My suspicion is that this gets introduced with nohz/clockevents/highres patches.
Maybe it's the way the timer's are (re-)programmed. In this case maybe the way the resume functions of timer reprogramming for these patches..., just a guess.
But as all this is complicated stuff...
Peter: It will probably be some work, but I'd start to try a kernel shortly before nohz/clockevents/highres patches, not sure anymore, when exactly they came in, 2.6.21 should be ok.
If this one works, a git bisect should bring you to the offending patch.
If it's the above mentioned patches, open a bug on bugzilla.kernel.org and assign them to Ingo Molnar and/or Thomas Gleixner, those guys are to blame for these huge patches...

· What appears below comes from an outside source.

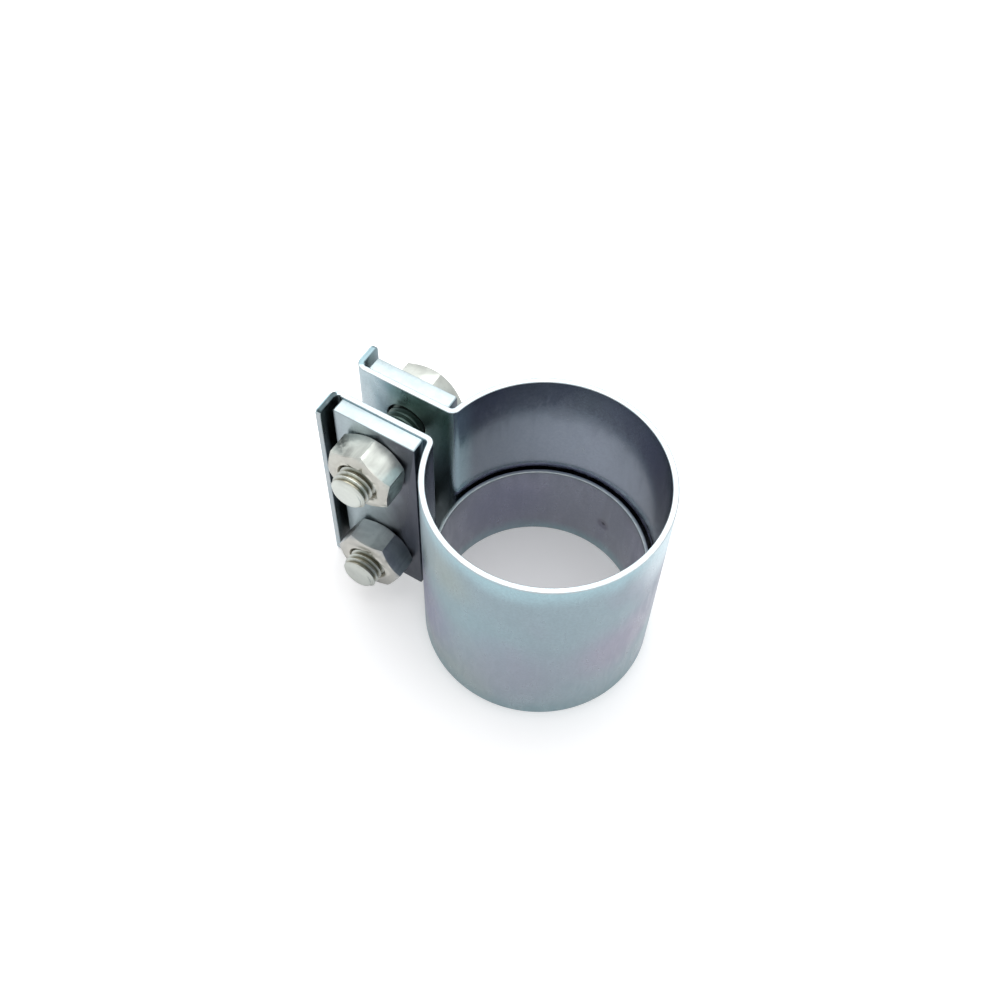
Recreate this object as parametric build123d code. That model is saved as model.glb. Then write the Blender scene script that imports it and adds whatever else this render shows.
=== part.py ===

If it's something else and it worked before, we have a good chance to fix it if it's a smaller patch.
Comment 21 Thomas Renninger 2007-10-28 12:53:54 UTC
Powertop won't be available, you probably can use:
watch -n1 cat /proc/interrupts
to prove whether things are working or not.
Depending on the CONFIG_HZ value used (in SUSE 250 per default), the timer interrupt should increase by this value (250) per second.
If you get some thousands per second, something goes wrong (you can also try this with the current system).
If this also happens with older kernels, before nohz patches, we might have a general timer programming/C-state problem...

zcat /proc/config.gz |less
then search for CONFIG_HZ will show you the CONFIG_HZ value of your kernel (could also be 1000...).
Comment 22 Jan Ritzerfeld 2007-12-23 16:35:13 UTC
I added a solution for my problem with too many wake-ups as Comment #7 of Bug #335086.
Comment 24 Pavel Machek 2008-09-29 10:35:00 UTC
Ok, chance to fix this for 10.3 is less than 0; if it still happens with 11.0 / 11.1 alpha, please open a new bug.